Look at the words from Psalm 56:8, “You have kept count of my tossings; put my tears in your bottle.” It is for certain that one day we will be face-to-face with Jesus our Savior. I imagine a scene where Jesus calls out your name and invites you to go on a short walk with Him. You arrive at a spectacular waterfall with plush greens and vibrant colors of the fauna all around. You sit next to Him on a large rock at the stream’s edge. It’s just the two of you. He pulls out from under His robe a bottle. It has your name on it. He removes the cap and tells you that the bottle contains your tears. He saved every one of them. He slowly tilts the bottle and let’s one drop at a time fall into the stream. And with each drop He explains to you exactly what that tear of pain or joy was from. He fills you in on all the details surrounding that one tear, speaking to you lovingly about purpose and outcome. And when He’s done the tears are gone.



Matthew 5:3 naturally leads to 5:4; the beauty of bankruptcy to the prescription of tears. But know this that we cannot stay neutral to this waiting for some time in an unknown distant future to respond as we know we should and must. We cannot stay neutral to the reality of God. Trying to stay neutral will always end in the Lord’s rebuke: “So, because you are lukewarm—neither hot nor cold—I am about to vomit you out of my mouth.”


The fact is the closer you live to God, the more you will mourn over all that dishonors Him. And, the more you mourn over all that dishonors Him the closer you will live to God. The blessedness comes in the comfort. The comfort too is a continual comforting. Its source is the piercing wounds of Christ on the cross whose blood is purging and healing. The comforting is done not through the gifts of God, but the gift of God himself though the Holy Spirit.


I ask you the same question asked of Adam, “Where are you right now?” Are you allowing the Father to fill the prescription of tears given to you? Will you not mourn? Will you not allow Him to comfort you? Will you not surrender your life to Him?—not just as Savior, but as Lord.

Sunday, November 2, 2008

The Beatitudes - The Beauty of Bankruptcy: The Poor in Spirit


Notice in Matthew 5:1-2 the place of the Sermon on the Mount. While the religious leaders had their wooden platforms and stone temple to preach from Christ used the rocks of the mountain as His pulpit. The last time God was on a mountain it was the holy mountain of Zion. Now Christ uses a common mountain. The last time God came down to a mountain He spoke in thunder and lightning to give the law. Now Christ goes up the mountain and speaks in a still small voice to give the gospel. Then, the people were terrified and dared not approach the mountain. Now, the people clamor to get as close to Christ as they can. Then, God spoke much through His prophets. Now, He himself would speak.

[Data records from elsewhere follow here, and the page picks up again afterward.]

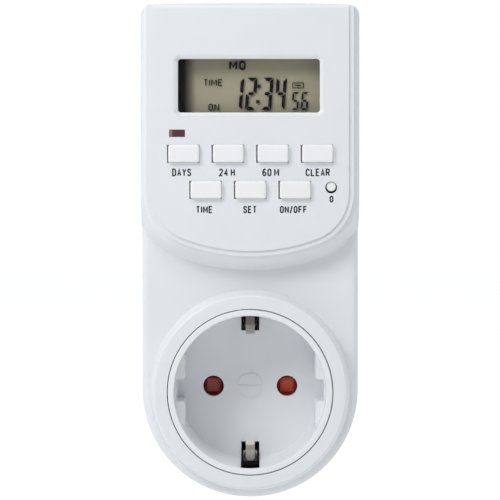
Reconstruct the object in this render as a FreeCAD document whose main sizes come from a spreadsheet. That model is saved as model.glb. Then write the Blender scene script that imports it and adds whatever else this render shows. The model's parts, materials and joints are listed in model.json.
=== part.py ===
import FreeCAD, Part
import math
import os
import Sketcher
from FreeCAD import Placement, Rotation, Vector

# Digital timer socket: a plug-through timer with a stepped head that carries the display and the
# keys, a round collar with the socket recess below it, and a plug body on its back.
# Millimetres. The origin is the centre of the plug's face, on the axis that the socket and the
# plug share. +X is to the right seen from the front, +Z is up, and the front faces -Y.
# A depth is a distance in front of the plug's face, so the point at depth d has y = -d. Heights
# of the head, the keys, the boards and their parts are counted from the middle of the window.

doc = FreeCAD.newDocument("timer_socket")
dim = doc.addObject("Spreadsheet::Sheet", "dim")

sizes = {
    # casing outline, seen from the front
    "half_width": 27.3,
    "top_height": 20.7,
    "top_camber": 0.5,
    "top_corner": 2.6,
    "top_round": 1.6,
    "wall": 2.0,
    "edge_round": 1.6,
    "back_round": 1.5,
    # depths of the casing
    "front_shell": 18.5,
    "body_depth": 51.5,
    "head_rise": 6.8,
    "mouth_rise": 7.0,
    # stepped head
    "tongue_side": 2.7,
    "tongue_bottom": -41.2,
    "tongue_corner": 12.4,
    "tongue_arc": 47.5,
    "strip_wide": 1.3,
    "ledge_wide": 0.9,
    "flank_wide": 2.8,
    "flank_round": 2.2,
    "step_drop": 0.5,
    # lip between the two shells
    "lip_tall": 1.5,
    "lip_clear": 0.1,
    # collar and socket pot
    "collar_side": 2.0,
    "collar_lean": 1.2,
    "collar_round": 0.6,
    "recess_side": 8.3,
    "recess_taper": 0.4,
    "recess_deep": 17.5,
    "pot_wall": 1.55,
    "pot_clear": 0.2,
    "pot_round": 0.3,
    "floor_thick": 2.5,
    "flange_reach": 3.25,
    "flange_thick": 2.0,
    "skirt_deep": 4.3,
    "skirt_wall": 2.35,
    "guide_in": 2.55,
    "guide_down": 4.8,
    "guide_notch": 5.5,
    "guide_round": 0.8,
    "mark_ring": 3.35,
    "mark_line": 0.35,
    "mark_rise": 0.25,
    # plug and pins
    "plug_half": 18.4,
    "plug_face": 3.0,
    "plug_bore": 14.8,
    "plug_flat": 16.15,
    "plug_rib": 4.6,
    "plug_chamfer": 0.8,
    "pin_spread": 9.5,
    "pin_half": 2.4,
    "pin_long": 19.0,
    "pin_nose": 1.6,
    "pin_flange": 3.4,
    "pin_flange_thick": 1.5,
    "pin_seat_half": 2.7,
    "pin_tail_half": 1.5,
    "pin_tail_long": 4.6,
    "pin_fit": 0.02,
    "hole_half": 2.68,
    # earth parts
    "earth_slot": 4.65,
    "earth_slot_in": 4.65,
    "earth_slot_down": 0.7,
    "earth_relief": 1.8,
    "earth_wide": 3.5,
    "earth_neck": 2.3,
    "earth_thick": 0.6,
    "earth_in": 2.1,
    "clip_bend_down": 17.0,
    "clip_out_down": 14.9,
    "clip_out_in": 0.4,
    "clip_tip_down": 11.6,
    "clip_tip_in": 5.0,
    "clip_corner_down": 13.0,
    "clip_corner_in": 3.1,
    "clip_wide_in": 1.6,
    "tongue_end_in": 0.3,
    "tongue_end_round": 1.1,
    "groove_wide": 6.6,
    "groove_floor": 16.3,
    "plug_earth_wide": 5.0,
    "plug_earth_thick": 0.8,
    "plug_earth_inside": 1.5,
    "plug_earth_set_back": 1.0,
    "link_wide": 4.0,
    "link_thick": 0.6,
    "link_run": 5.0,
    "link_low": 3.0,
    # shutter
    "shutter_half": 12.6,
    "shutter_thick": 1.9,
    "shutter_gap": 0.2,
    "shutter_hole": 2.9,
    "shutter_turn": 35.0,
    "pivot_half": 1.92,
    "pivot_clear": 0.08,
    "pivot_short": 0.3,
    "spring_coil": 3.2,
    "spring_wire": 0.5,
    "spring_pitch": 0.58,
    "spring_turns": 2.25,
    "spring_leg": 4.2,
    # contact carrier and contacts
    "carrier_thick": 2.0,
    "cell_wide": 11.6,
    "cell_tall": 13.0,
    "cell_wall": 1.0,
    "cell_deep": 7.6,
    "contact_room": 4.1,
    "contact_gap": 4.5,
    "contact_thick": 0.8,
    "contact_low": 2.2,
    "contact_high": 3.6,
    "contact_deep": 6.0,
    "tab_wide": 3.2,
    "tab_top": 11.2,
    "tab_thick": 0.8,
    # straps
    "strap_wide": 4.2,
    "strap_thick": 0.8,
    "strap_climb": 8.2,
    "strap_foot": 3.2,
    "strap_clear": 2.0,
    "live_in_top": -34.4,
    "out_top": -37.8,
    # display
    "window_mid": -0.3,
    "window_height": 76.4,
    "window_side": 6.9,
    "window_tall": 13.35,
    "window_bevel": 1.2,
    "window_bevel_deep": 1.0,
    "window_corner": 0.8,
    "pane_rim": 1.4,
    "pane_rim_thick": 0.8,
    "pane_plug_thick": 0.9,
    "pane_clear": 0.1,
    "glass_over": 1.1,
    "glass_tall": 17.0,
    "glass_thick": 2.6,
    "glass_gap": 0.2,
    "frame_rim": 1.3,
    "frame_shelf": 0.9,
    "strip_rubber_in": 2.8,
    "strip_rubber_tall": 1.8,
    # LED and its window
    "led_side": 6.4,
    "led_z": -11.9,
    "led_wide": 3.96,
    "led_tall": 1.85,
    "led_rim": 1.0,
    "led_rim_thick": 0.8,
    "led_half": 1.5,
    "led_sunk": 0.15,
    # keys
    "key_side": 2.4,
    "key_row_high": -17.0,
    "key_row_low": -26.0,
    "key_hole_wide": 8.1,
    "key_hole_tall": 4.5,
    "key_clear": 0.22,
    "key_shift": 0.08,
    "key_proud": 1.2,
    "key_round": 0.5,
    "key_rim_x": 0.7,
    "key_rim_z": 0.6,
    "key_rim_thick": 1.0,
    "key_rim_gap": 0.05,
    "key_stem": 1.6,
    "reset_shift": 0.325,
    "reset_z": -25.4,
    "reset_hole": 1.475,
    "reset_half": 1.2,
    "reset_lift": 0.22,
    "reset_sunk": 0.3,
    "reset_rim": 2.25,
    "mat_thick": 0.7,
    "mat_left_in": 2.0,
    "mat_right_in": 0.3,
    "mat_low": -29.2,
    "mat_high": -13.6,
    "dome_half": 2.8,
    "dome_top": 1.8,
    "dome_rise": 1.6,
    "dome_gap": 0.2,
    # control board
    "board_gap": 6.3,
    "board_thick": 1.6,
    "board_side": 1.0,
    "board_low": -32.4,
    "board_high": 10.0,
    "board_corner": 6.0,
    "chip_side": 10.0,
    "chip_thick": 1.2,
    "crystal_half": 1.5,
    "crystal_long": 6.0,
    "front_post": 1.8,
    "front_post_low_in": 6.0,
    "front_post_low_z": -30.0,
    "front_post_high_in": 1.1,
    "front_post_high_z": 7.8,
    # power board and its parts
    "power_rise": 3.8,
    "power_side": 4.8,
    "power_low": -40.2,
    "power_high": 8.8,
    "power_post": 2.4,
    "power_post_in": 2.5,
    "power_post_low": -36.8,
    "power_post_high": 5.0,
    "relay_x": 10.0,
    "relay_z": -25.4,
    "relay_wide": 19.2,
    "relay_tall": 15.4,
    "relay_high": 15.2,
    "film_x": -10.6,
    "film_z": -28.2,
    "film_wide": 18.0,
    "film_tall": 8.4,
    "film_high": 14.0,
    "can_x": -14.6,
    "can_z": -18.0,
    "can_pitch": 9.2,
    "can_half": 4.0,
    "can_high": 11.5,
    "varistor_x": 10.0,
    "varistor_z": -37.2,
    "varistor_half": 4.0,
    "varistor_thick": 3.6,
    "fuse_x": -8.0,
    "fuse_z": -36.4,
    "fuse_half": 1.9,
    "fuse_long": 8.5,
    "cell_x": 12.0,
    "cell_z": -7.4,
    "cell_half": 7.75,
    "cell_high": 6.0,
    "diode_x": -15.0,
    "diode_z": -9.9,
    "diode_half": 1.35,
    "diode_long": 5.0,
    "diode_pitch": 4.0,
    "resistor_x": -5.0,
    "resistor_half": 1.6,
    "resistor_long": 7.0,
    "driver_x": 0.6,
    "driver_z": -14.8,
    "driver_half": 2.3,
    "driver_flat": 1.4,
    "driver_high": 5.0,
    "header_z": 4.0,
    "header_pins": 7,
    "header_pitch": 2.54,
    "header_pin": 0.64,
    "header_base": 2.5,
    # screws
    "screw_side": 6.8,
    "screw_high": 14.1,
    "screw_low": -45.4,
    "screw_half": 1.45,
    "screw_clear": 0.06,
    "screw_head": 2.8,
    "screw_head_thick": 2.0,
    "screw_long": 16.0,
    "screw_seat": 4.5,
    "boss_front": 3.2,
    "boss_rear": 4.6,
    "small_screw": 0.8,
    "small_clear": 0.06,
    "small_head": 1.5,
    "small_head_thick": 1.0,
    "small_long": 5.0,
    "drive_wide": 0.5,
    "drive_deep": 0.5,
    "drive_reach": 1.4,
    "pot_screw_in": 1.5,
    "carrier_screw_in": 1.2,
}
for row, (alias, value) in enumerate(sizes.items(), start=1):
    dim.set(f"A{row}", str(value))
    dim.setAlias(f"A{row}", alias)
doc.recompute()


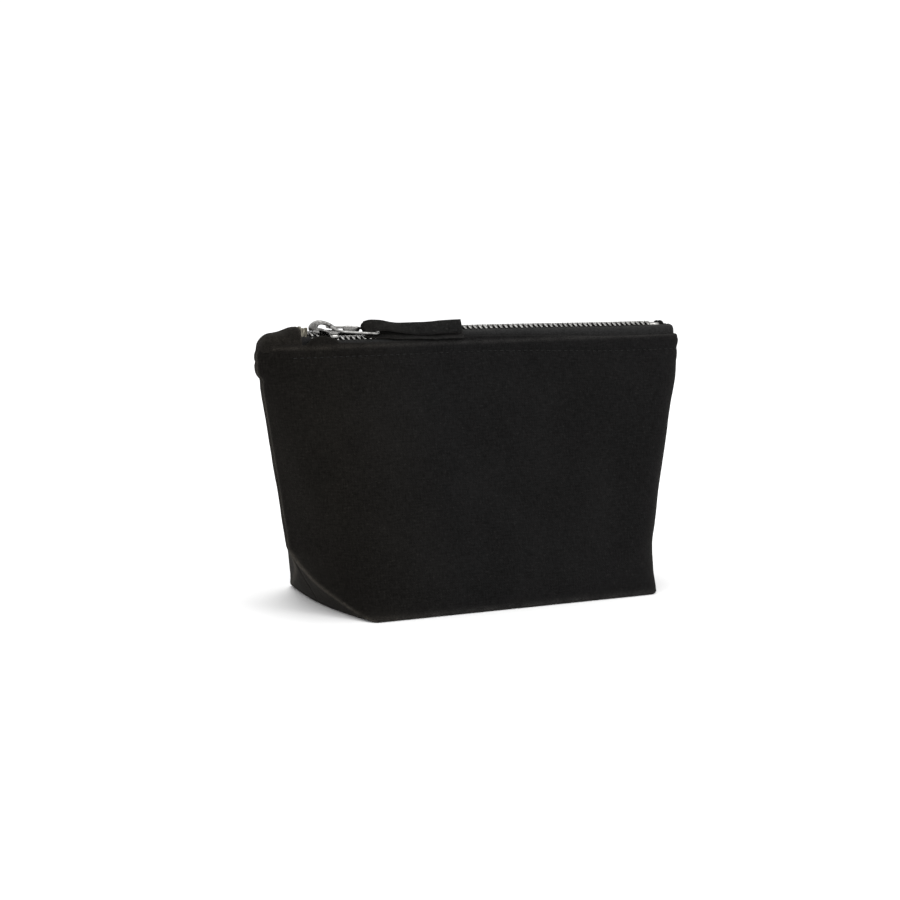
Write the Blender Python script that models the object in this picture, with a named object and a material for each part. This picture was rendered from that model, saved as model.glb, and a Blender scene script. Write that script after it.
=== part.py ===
"""Shaving kit bag: a black canvas pouch with a boxed base and a metal zip along its straight top.

Metres, +Z up. The origin is the middle of the base where it stands on the floor. +X runs along the zip
towards its closed end, and -Y is the front. The zip is shut, with its slider at the -X end and the
pull lying along the zip.

The cloth is cut where the real one hinges on itself: the front and back panels open the mouth by
turning about the front and back edges of the base.
"""

import math

import bmesh
import bpy

# ---------------------------------------------------------------- driving dimensions
TOP_WIDTH = 0.205          # side seam to side seam along the zip
BASE_WIDTH = 0.135
BASE_DEPTH = 0.085
CANVAS_TOP = 0.1093        # height of the folded top edges
TOP_DEPTH = 0.0154         # across both folded edges
SIDE_FOLD_HEIGHT = 0.025   # where the two creases of a boxed corner meet on the side seam
SIDE_FOLD_HALF_WIDTH = 0.0876
BELLY = 0.0015             # how far the middle of a panel stands out of its flat plane

CANVAS = 0.0009            # cloth thickness, measured level
TAPE = 0.0005              # zip tape thickness
GAP = 0.0003               # clearance between pieces that touch

TOOTH_PITCH = 0.0025
TOOTH_WIDTH = 0.0009
TOOTH_HEIGHT = 0.0019
TOOTH_LEG = 0.0030         # from the zip's middle line out over the tape
TOOTH_TIP = 0.0008         # how far a tooth reaches past the middle line
TOOTH_TOP = 0.11395        # top of the teeth on the middle line
CHAIN_SLOPE = 0.13         # each row of teeth falls away from the middle line
FIRST_TOOTH_X = -0.0786
TOOTH_COUNT = 65           # teeth in one row

SLIDER_X = -0.0718         # middle of the slider with the zip shut
SLIDER_LENGTH = 0.0118
SLIDER_WIDE = 0.0060       # half width at the end where the rows part
SLIDER_NARROW = 0.0044     # half width at the end where the rows are joined
ROW_SPREAD = 0.0020        # how far each row moves aside at the slider's post

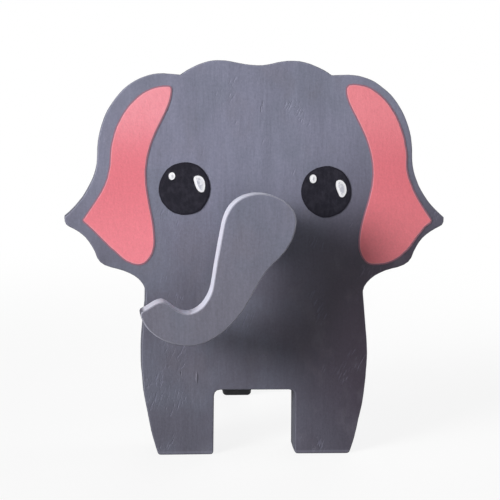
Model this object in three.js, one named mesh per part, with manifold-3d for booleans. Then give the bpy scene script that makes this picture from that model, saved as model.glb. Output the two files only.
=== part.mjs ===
// Elephant-shaped display stand for one pair of eyeglasses, in millimetres, +Z up, front facing -Y.
// A sawn and painted board stands leaned back on its two feet and on a strut hinged to its back.
// The glasses hang on a nose block, in the slot between the board and the trunk in front of it.
import * as THREE from "three";
import { mergeVertices } from "three/addons/utils/BufferGeometryUtils.js";
import Module from "manifold-3d";

const wasm = await Module();
wasm.setup();

// Board and its stance
const LEAN_DEG = 9;
const PANEL_THICKNESS = 12;
const WOOD_EDGE_RADIUS = 0.4;

// Board outline: heights above the feet, and spans measured across both sides
const CROWN_HEIGHT = 120.3;
const CROWN_DIP = 1.5;
const CROWN_BUMP_SPAN = 23;
const NOTCH_SPAN = 46;
const NOTCH_HEIGHT = 115.9;
const EAR_TOP_SPAN = 56.4;
const EAR_TOP_HEIGHT = 116.2;
const EAR_SIDE_SPAN = 96;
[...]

With purpose He sees the crowd. With intention He climbs the mountain. With wisdom He picks the right spot to sit. With discernment He understands His audience. With patience he waits for the people to sit and listen. With love He opens His mouth. With power He teaches.

Often Christ would teach without speaking, but here He opens His mouth. The people that surround Him are like sheep without a shepherd having no sense of direction as to where to turn. They live as it were perpetually in the dark moments before dawn hearing no songs of hope, seeing no near or far light pointing the way, believing not that the dawn is coming, barely dreaming a dream of rescue that now seems so farfetched and distant. The complexities of life are too overwhelming. Then, Jesus opens His mouth, He speaks, and they listen. And, when He was done speaking they were stunned to silence. A melody of hope had returned. A few words of a chorus were scribbled in the dirt. What did He teach them?—truth, three chapters of truth.

The kingdom of heaven is Matthew’s humble way of capturing in a narrow sense that “exercise of God’s sovereignty which bears directly on Christ’s saving purpose” (D.A.Carson). Poverty of spirit is your personal acknowledgment that you are spiritually bankrupt. It does not mean that you are ontologically insignificant, or personally without value because that would be untrue. In other words, it does not mean the ‘what’ or ‘who’ of you is worthless. Rather it is a confession that you are sinful and rebellious and utterly without virtue adequate enough to commend yourself to God. From that truth the bankrupt spirit humbly confesses its need for God.

Your growth in Christian graces, the blossoming of the fruit of the spirit, your satisfaction with who you are in Christ, your sense of significance and purpose in this journey starts from the ground up. Those who would build high must begin low. Those who would grow must start with poverty, with the beauty of bankruptcy—“the poor in spirit”.